Menurut dia, dalam beradaptasi dengan kebiasaan baru, tidak cukup hanya bertransformasi digital. Pelaku usaha harus memiliki hubungan personal dengan pelanggan, menjadikan teman sebagai modal utama, dan memiliki koleksi yang siap pakai.
Dukungan
Ketua Umum Asosiasi Pertekstilan Indonesia Jemmy Kartiwa Sastraatmaja menyampaikan, dalam rangka mendukung produktivitas dari UMKM di bidang mode, para anggota asosiasi akan mengadakan pusat penjualan tekstil dalam skala kecil. Upaya ini dilakukan agar para pelaku usaha tidak terhambat memenuhi bahan baku.

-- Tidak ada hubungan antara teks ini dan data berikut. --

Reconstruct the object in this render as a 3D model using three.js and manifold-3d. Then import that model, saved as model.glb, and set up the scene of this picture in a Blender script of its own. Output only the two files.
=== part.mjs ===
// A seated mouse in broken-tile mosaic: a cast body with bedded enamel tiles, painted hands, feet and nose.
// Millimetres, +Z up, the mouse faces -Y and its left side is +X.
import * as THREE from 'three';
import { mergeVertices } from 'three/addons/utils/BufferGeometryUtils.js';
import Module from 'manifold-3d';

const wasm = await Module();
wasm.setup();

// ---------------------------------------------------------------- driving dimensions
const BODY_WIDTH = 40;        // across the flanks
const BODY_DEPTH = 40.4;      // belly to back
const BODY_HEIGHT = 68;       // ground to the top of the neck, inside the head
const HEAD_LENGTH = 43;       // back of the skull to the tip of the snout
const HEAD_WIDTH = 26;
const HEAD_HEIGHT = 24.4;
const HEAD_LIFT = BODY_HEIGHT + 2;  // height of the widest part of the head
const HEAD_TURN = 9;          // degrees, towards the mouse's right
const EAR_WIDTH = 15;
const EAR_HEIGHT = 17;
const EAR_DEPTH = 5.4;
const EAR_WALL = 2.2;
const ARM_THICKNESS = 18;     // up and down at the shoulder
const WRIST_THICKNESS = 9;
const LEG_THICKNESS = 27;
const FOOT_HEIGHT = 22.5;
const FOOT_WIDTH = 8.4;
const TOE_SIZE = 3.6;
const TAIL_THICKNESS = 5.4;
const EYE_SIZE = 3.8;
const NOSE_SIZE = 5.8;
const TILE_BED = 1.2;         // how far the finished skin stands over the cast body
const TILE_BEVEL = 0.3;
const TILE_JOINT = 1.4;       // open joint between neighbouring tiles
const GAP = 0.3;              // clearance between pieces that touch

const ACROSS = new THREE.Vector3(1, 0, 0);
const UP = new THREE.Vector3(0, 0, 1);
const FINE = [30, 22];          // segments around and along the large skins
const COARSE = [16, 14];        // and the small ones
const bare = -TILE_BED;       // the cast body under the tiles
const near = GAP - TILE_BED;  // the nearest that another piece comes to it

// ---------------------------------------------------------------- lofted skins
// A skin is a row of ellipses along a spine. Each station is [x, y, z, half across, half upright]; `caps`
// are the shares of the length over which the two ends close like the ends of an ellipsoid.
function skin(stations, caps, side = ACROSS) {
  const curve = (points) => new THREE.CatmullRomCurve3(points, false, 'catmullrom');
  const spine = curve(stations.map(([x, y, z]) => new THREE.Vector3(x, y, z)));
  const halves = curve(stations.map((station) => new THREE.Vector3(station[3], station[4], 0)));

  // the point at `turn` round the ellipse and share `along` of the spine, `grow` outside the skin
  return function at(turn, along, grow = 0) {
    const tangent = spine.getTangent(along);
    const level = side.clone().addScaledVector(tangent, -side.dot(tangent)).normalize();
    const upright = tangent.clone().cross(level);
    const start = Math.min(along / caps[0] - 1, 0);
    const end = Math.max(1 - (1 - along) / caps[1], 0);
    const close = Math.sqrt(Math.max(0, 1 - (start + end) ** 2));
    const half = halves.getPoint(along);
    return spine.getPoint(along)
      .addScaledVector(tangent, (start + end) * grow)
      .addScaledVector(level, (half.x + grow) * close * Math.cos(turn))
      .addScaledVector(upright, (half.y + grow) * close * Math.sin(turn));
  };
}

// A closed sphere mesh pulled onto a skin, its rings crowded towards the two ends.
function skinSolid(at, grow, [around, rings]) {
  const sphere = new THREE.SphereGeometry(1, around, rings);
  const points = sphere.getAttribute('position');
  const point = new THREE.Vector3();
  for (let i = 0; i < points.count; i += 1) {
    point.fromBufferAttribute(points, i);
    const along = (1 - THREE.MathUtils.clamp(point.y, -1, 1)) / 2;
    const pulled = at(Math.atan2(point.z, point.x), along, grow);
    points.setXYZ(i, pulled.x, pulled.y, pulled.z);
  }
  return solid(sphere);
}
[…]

Jemmy mengatakan, proyek percontohan untuk mengadakan pusat penjualan tekstil ditargetkan pada Agustus 2020 di Bandung. Proyek ini akan dihadirkan secara digital melalui katalog elektronik yang akan menjadi tempat bagi pelaku UMKM untuk berbelanja.
”Jadi, nantinya pelaku UMKM bisa membeli tekstil, misalnya hanya 5 atau 10 meter. Kalau proyek ini sukses, kami akan hadirkan juga di setiap provinsi sehingga memberi kemudahan bagi UMKM yang selama ini jarang dilirik, padahal berpotensi besar,” kata Jemmy.
Besarnya penyerapan bahan baku oleh pelaku UMKM di bidang mode dirasakan oleh Direktur Perusahaan Asia Pacific Rayon Basrie Kamba. Asia Pacific Rayon merupakan produsen serat terintegrasi pertama dan terbesar di Indonesia yang memproduksi serat rayon sebagai bahan baku industri tekstil dengan kapasitas produksi mencapai 240.000 ton per tahun.
”Saat banyak pusat perbelanjaan sulit bernapas, pelaku UMKM ternyata cukup banyak menyerap bahan rayon dalam negeri yang kami produksi. Untuk itu, kami juga ingin bekerja sama dengan asosiasi dalam membantu pelaku UMKM memenuhi kebutuhan bahan baku tekstil,” kata Basrie.